THE RECORDS:

————————

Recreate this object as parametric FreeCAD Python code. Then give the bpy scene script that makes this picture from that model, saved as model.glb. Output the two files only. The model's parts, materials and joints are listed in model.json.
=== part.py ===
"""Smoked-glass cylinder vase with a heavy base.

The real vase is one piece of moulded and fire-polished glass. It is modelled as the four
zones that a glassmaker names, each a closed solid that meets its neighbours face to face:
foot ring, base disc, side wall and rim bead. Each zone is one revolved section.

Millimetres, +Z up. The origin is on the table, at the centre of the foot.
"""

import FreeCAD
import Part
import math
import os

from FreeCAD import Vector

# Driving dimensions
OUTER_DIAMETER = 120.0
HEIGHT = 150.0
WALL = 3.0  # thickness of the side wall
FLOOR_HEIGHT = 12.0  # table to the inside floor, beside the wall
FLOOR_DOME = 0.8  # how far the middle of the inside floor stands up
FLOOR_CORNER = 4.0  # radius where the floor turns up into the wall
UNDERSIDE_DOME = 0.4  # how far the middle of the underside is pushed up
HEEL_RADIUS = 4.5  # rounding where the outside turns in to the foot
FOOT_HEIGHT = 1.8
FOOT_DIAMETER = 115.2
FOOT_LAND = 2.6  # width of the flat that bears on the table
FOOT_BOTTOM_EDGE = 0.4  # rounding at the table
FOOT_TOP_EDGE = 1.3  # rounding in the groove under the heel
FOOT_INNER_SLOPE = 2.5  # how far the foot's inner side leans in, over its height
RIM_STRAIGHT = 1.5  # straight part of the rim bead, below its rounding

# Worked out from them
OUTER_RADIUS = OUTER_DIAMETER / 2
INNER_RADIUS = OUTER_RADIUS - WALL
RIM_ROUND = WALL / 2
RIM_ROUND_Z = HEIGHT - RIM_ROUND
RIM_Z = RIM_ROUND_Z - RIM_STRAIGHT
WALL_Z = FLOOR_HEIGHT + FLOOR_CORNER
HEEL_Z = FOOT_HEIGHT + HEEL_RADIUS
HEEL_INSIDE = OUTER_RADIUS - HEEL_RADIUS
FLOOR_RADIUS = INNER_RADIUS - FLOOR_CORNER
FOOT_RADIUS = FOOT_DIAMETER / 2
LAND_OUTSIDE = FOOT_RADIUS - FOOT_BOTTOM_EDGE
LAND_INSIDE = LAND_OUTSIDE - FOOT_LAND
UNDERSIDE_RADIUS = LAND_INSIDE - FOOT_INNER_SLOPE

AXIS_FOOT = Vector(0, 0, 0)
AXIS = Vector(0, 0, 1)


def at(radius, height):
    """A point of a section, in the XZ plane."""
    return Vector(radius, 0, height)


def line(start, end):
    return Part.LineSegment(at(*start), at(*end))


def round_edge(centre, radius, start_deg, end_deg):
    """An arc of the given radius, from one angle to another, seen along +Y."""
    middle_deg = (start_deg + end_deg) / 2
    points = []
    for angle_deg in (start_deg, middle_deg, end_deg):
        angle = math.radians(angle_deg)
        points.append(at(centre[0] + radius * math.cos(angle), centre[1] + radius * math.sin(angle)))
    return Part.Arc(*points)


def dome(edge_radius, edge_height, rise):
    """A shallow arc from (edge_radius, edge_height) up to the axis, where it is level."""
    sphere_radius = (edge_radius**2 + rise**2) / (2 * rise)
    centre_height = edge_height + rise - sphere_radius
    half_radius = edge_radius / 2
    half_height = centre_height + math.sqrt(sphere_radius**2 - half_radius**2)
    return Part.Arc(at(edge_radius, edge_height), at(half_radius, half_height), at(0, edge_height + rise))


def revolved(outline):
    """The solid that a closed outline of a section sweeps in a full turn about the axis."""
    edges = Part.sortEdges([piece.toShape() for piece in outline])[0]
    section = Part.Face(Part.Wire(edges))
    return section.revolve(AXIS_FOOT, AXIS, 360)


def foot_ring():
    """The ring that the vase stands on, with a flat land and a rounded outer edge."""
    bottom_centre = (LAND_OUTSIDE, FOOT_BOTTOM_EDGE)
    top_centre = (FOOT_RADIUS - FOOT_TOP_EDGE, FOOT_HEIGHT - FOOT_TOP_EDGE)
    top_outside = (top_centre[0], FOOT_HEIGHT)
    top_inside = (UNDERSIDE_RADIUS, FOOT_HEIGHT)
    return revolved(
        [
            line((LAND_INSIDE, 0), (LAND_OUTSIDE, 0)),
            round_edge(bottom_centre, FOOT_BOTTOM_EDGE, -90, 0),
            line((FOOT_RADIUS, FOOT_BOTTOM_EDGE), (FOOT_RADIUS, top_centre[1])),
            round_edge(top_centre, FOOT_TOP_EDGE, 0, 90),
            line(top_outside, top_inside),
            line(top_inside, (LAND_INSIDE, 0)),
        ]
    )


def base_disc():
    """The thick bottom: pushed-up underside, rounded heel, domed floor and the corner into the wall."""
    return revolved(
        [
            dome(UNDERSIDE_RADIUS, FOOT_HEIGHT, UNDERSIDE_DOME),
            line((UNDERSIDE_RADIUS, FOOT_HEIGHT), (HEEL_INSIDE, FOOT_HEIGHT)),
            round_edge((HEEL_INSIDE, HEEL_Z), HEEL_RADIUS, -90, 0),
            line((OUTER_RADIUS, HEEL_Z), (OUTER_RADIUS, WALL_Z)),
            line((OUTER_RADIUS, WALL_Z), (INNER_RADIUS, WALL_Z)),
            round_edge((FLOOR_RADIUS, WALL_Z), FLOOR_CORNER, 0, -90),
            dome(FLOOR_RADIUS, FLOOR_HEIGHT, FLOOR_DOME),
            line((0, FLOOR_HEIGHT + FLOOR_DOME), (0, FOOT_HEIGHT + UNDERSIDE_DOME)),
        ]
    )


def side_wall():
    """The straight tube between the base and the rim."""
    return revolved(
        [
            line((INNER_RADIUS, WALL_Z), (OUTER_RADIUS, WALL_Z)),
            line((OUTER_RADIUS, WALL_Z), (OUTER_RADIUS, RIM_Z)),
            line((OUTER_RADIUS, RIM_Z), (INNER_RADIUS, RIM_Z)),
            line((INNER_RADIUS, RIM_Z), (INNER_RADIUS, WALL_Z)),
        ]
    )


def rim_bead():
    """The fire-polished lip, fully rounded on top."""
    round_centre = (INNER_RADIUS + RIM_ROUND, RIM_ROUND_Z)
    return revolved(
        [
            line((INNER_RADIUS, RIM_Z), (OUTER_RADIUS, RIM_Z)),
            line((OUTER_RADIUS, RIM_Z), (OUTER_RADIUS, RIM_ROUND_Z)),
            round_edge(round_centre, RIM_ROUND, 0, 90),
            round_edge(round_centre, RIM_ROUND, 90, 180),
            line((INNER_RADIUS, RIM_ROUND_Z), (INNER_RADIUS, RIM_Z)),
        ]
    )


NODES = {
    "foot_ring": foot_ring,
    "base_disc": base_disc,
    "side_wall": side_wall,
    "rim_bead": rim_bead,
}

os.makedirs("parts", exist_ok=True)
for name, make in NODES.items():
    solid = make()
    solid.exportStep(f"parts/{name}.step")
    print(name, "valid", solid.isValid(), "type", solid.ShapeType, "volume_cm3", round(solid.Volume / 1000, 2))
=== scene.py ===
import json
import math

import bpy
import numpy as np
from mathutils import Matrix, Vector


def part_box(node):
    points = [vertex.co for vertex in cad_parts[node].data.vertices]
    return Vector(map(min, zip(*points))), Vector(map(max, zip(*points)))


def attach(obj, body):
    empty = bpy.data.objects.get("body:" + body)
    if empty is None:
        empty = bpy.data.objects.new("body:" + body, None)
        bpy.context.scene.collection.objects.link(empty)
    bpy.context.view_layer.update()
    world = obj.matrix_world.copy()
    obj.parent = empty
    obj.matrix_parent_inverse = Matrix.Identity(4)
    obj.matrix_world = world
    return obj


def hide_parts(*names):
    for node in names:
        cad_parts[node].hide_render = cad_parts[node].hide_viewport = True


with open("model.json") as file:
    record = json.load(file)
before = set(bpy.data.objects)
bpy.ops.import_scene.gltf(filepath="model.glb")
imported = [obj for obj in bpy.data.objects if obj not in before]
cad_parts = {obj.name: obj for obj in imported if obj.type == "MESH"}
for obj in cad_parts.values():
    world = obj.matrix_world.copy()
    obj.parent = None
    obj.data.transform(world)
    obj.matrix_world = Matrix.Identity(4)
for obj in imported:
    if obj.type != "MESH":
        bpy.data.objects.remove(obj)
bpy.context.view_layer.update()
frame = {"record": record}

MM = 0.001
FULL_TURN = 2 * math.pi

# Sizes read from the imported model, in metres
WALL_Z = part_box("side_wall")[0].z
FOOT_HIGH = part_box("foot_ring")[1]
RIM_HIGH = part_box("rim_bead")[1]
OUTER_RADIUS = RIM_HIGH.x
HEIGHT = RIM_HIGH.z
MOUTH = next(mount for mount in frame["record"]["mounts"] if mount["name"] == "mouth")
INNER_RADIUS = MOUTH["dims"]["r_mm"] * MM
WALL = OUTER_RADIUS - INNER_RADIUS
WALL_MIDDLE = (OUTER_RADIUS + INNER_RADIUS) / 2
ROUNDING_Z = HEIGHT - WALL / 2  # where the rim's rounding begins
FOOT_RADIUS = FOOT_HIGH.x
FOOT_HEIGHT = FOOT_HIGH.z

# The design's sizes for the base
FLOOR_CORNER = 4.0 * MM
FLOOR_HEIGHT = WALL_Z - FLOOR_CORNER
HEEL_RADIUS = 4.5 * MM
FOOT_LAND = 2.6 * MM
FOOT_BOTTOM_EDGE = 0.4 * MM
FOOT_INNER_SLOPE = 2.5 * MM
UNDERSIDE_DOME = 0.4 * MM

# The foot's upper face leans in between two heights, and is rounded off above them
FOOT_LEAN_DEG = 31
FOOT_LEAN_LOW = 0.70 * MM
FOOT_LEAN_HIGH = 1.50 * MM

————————

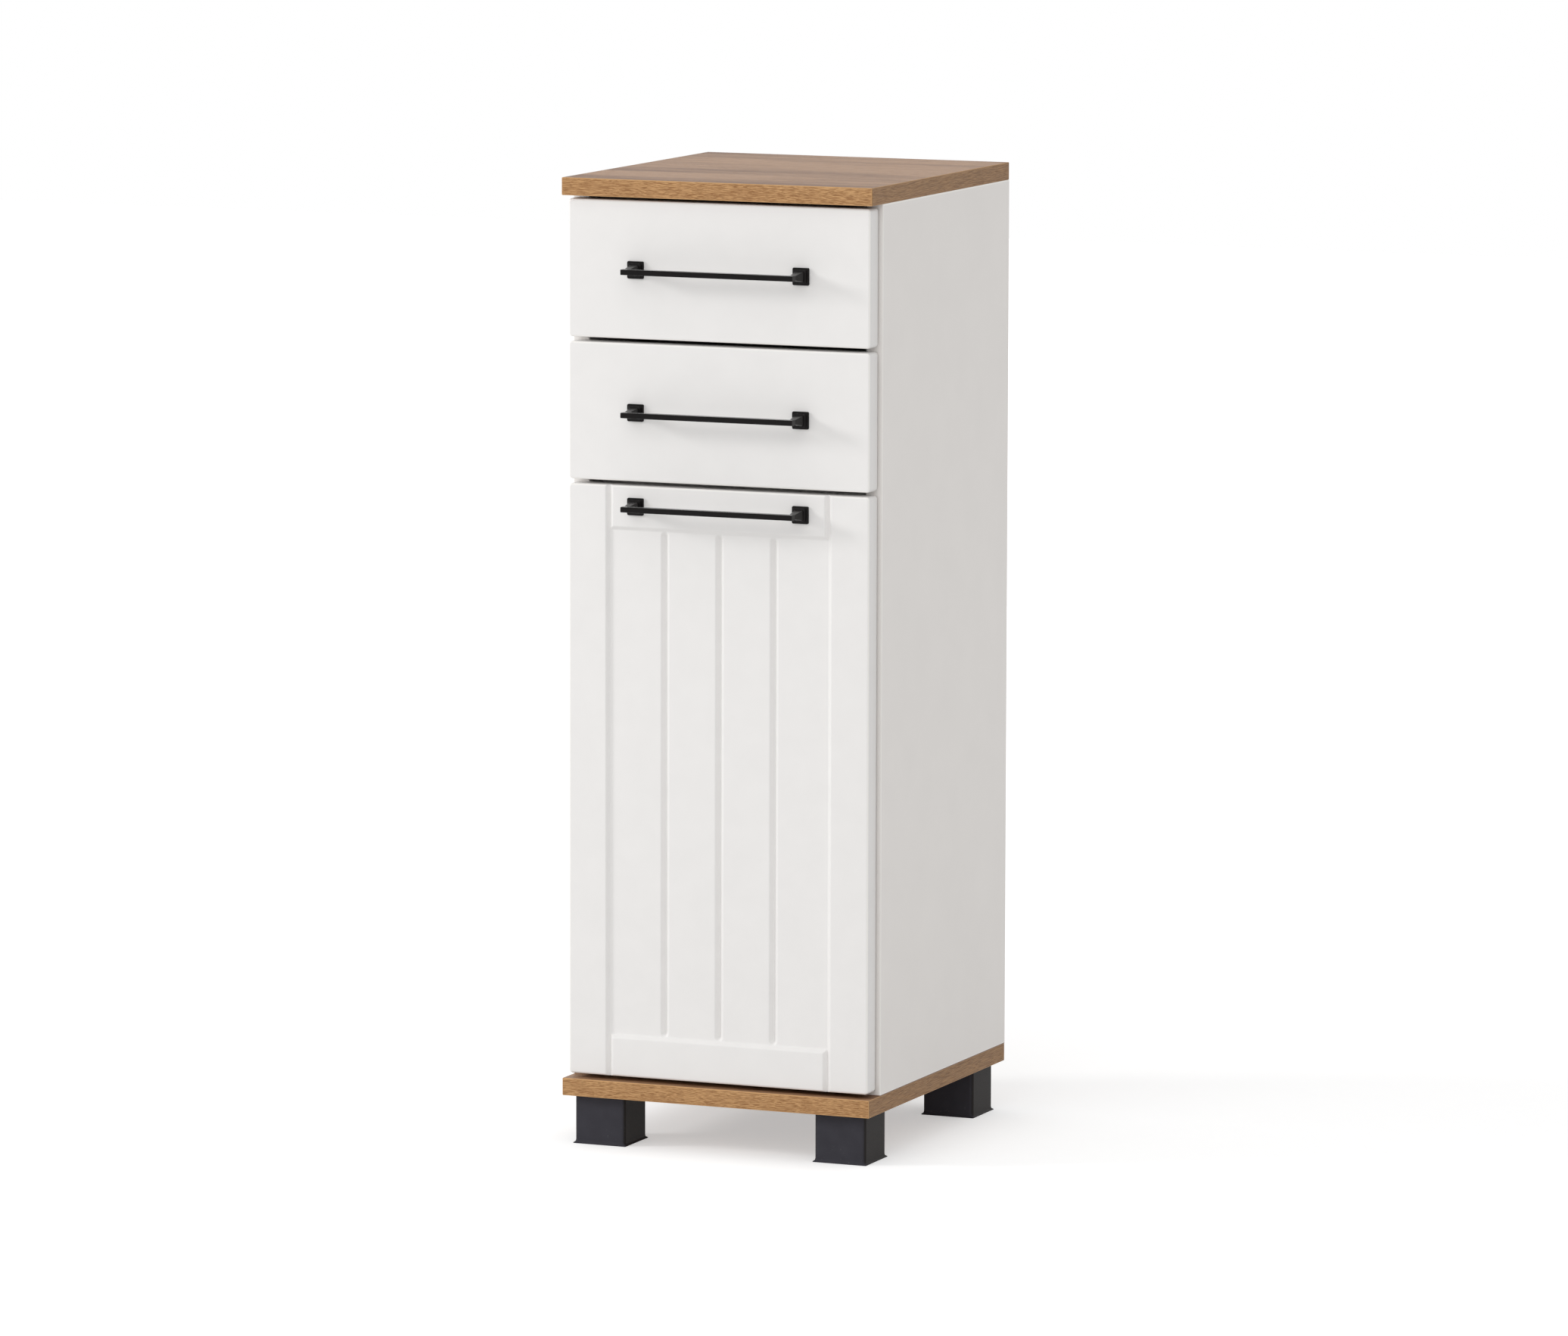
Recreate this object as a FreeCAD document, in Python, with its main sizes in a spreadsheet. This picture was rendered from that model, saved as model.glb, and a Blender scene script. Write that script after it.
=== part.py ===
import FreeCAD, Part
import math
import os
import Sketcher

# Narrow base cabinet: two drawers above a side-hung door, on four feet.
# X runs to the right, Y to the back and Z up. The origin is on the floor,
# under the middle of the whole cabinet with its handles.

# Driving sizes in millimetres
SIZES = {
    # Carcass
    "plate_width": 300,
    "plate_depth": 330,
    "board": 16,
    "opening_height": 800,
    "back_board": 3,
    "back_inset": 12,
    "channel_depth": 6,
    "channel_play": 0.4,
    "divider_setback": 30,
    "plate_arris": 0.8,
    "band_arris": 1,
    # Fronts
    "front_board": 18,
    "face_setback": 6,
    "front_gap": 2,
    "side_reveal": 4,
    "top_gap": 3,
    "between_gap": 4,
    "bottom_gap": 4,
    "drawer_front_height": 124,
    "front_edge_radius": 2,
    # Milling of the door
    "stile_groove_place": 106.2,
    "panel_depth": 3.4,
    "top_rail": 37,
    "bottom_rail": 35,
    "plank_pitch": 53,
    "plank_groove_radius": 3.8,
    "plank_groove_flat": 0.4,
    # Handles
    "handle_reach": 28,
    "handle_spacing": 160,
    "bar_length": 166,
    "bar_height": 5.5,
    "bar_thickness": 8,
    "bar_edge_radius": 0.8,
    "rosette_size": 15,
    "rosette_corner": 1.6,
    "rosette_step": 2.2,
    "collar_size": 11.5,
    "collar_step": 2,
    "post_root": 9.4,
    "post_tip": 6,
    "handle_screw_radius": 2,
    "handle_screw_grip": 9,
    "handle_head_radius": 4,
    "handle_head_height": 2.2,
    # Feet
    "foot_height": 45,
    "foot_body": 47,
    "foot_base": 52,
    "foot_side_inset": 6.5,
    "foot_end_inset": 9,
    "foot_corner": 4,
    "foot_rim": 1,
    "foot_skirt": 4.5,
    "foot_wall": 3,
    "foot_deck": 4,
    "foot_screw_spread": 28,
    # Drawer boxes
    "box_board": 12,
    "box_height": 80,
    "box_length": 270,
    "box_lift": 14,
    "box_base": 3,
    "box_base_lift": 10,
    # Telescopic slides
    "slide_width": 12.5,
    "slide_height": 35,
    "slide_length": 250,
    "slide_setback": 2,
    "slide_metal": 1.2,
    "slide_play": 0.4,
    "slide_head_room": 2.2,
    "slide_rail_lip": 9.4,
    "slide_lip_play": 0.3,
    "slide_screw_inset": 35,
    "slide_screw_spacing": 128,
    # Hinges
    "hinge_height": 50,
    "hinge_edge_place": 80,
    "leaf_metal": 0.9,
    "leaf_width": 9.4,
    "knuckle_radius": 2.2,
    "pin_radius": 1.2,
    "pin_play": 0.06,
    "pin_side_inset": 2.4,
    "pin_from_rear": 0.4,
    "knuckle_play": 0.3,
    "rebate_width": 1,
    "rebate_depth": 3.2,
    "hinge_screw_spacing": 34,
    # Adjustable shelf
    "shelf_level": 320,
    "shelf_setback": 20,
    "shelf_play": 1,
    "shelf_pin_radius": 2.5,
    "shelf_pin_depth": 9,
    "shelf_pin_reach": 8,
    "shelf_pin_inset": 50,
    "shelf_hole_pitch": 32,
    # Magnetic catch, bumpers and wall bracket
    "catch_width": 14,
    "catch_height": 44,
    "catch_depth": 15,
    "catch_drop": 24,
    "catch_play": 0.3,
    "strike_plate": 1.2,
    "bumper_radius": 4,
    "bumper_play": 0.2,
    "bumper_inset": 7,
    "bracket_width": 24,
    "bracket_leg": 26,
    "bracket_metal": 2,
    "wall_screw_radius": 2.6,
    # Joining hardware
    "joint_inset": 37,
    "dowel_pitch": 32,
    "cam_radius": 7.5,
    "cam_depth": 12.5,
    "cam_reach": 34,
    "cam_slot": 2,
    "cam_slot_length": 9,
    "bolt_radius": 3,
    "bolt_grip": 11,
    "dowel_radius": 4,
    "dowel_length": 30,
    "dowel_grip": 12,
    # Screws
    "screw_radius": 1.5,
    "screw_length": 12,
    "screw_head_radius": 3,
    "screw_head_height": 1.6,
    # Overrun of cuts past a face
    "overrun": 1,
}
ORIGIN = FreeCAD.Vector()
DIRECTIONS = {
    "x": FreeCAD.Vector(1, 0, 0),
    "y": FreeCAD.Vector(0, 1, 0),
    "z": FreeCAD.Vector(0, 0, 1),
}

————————

WHAT YOU SHOULD DO: Your task is to transcribe only the lines from the line containing "Recreate this object as parametric" through the line containing "RIM_STRAIGHT = 1.5", word for word.

EXERCISE ANSWER:
Recreate this object as parametric FreeCAD Python code. Then give the bpy scene script that makes this picture from that model, saved as model.glb. Output the two files only. The model's parts, materials and joints are listed in model.json.
=== part.py ===
"""Smoked-glass cylinder vase with a heavy base.

The real vase is one piece of moulded and fire-polished glass. It is modelled as the four
zones that a glassmaker names, each a closed solid that meets its neighbours face to face:
foot ring, base disc, side wall and rim bead. Each zone is one revolved section.

Millimetres, +Z up. The origin is on the table, at the centre of the foot.
"""

import FreeCAD
import Part
import math
import os

from FreeCAD import Vector

# Driving dimensions
OUTER_DIAMETER = 120.0
HEIGHT = 150.0
WALL = 3.0  # thickness of the side wall
FLOOR_HEIGHT = 12.0  # table to the inside floor, beside the wall
FLOOR_DOME = 0.8  # how far the middle of the inside floor stands up
FLOOR_CORNER = 4.0  # radius where the floor turns up into the wall
UNDERSIDE_DOME = 0.4  # how far the middle of the underside is pushed up
HEEL_RADIUS = 4.5  # rounding where the outside turns in to the foot
FOOT_HEIGHT = 1.8
FOOT_DIAMETER = 115.2
FOOT_LAND = 2.6  # width of the flat that bears on the table
FOOT_BOTTOM_EDGE = 0.4  # rounding at the table
FOOT_TOP_EDGE = 1.3  # rounding in the groove under the heel
FOOT_INNER_SLOPE = 2.5  # how far the foot's inner side leans in, over its height
RIM_STRAIGHT = 1.5  # straight part of the rim bead, below its rounding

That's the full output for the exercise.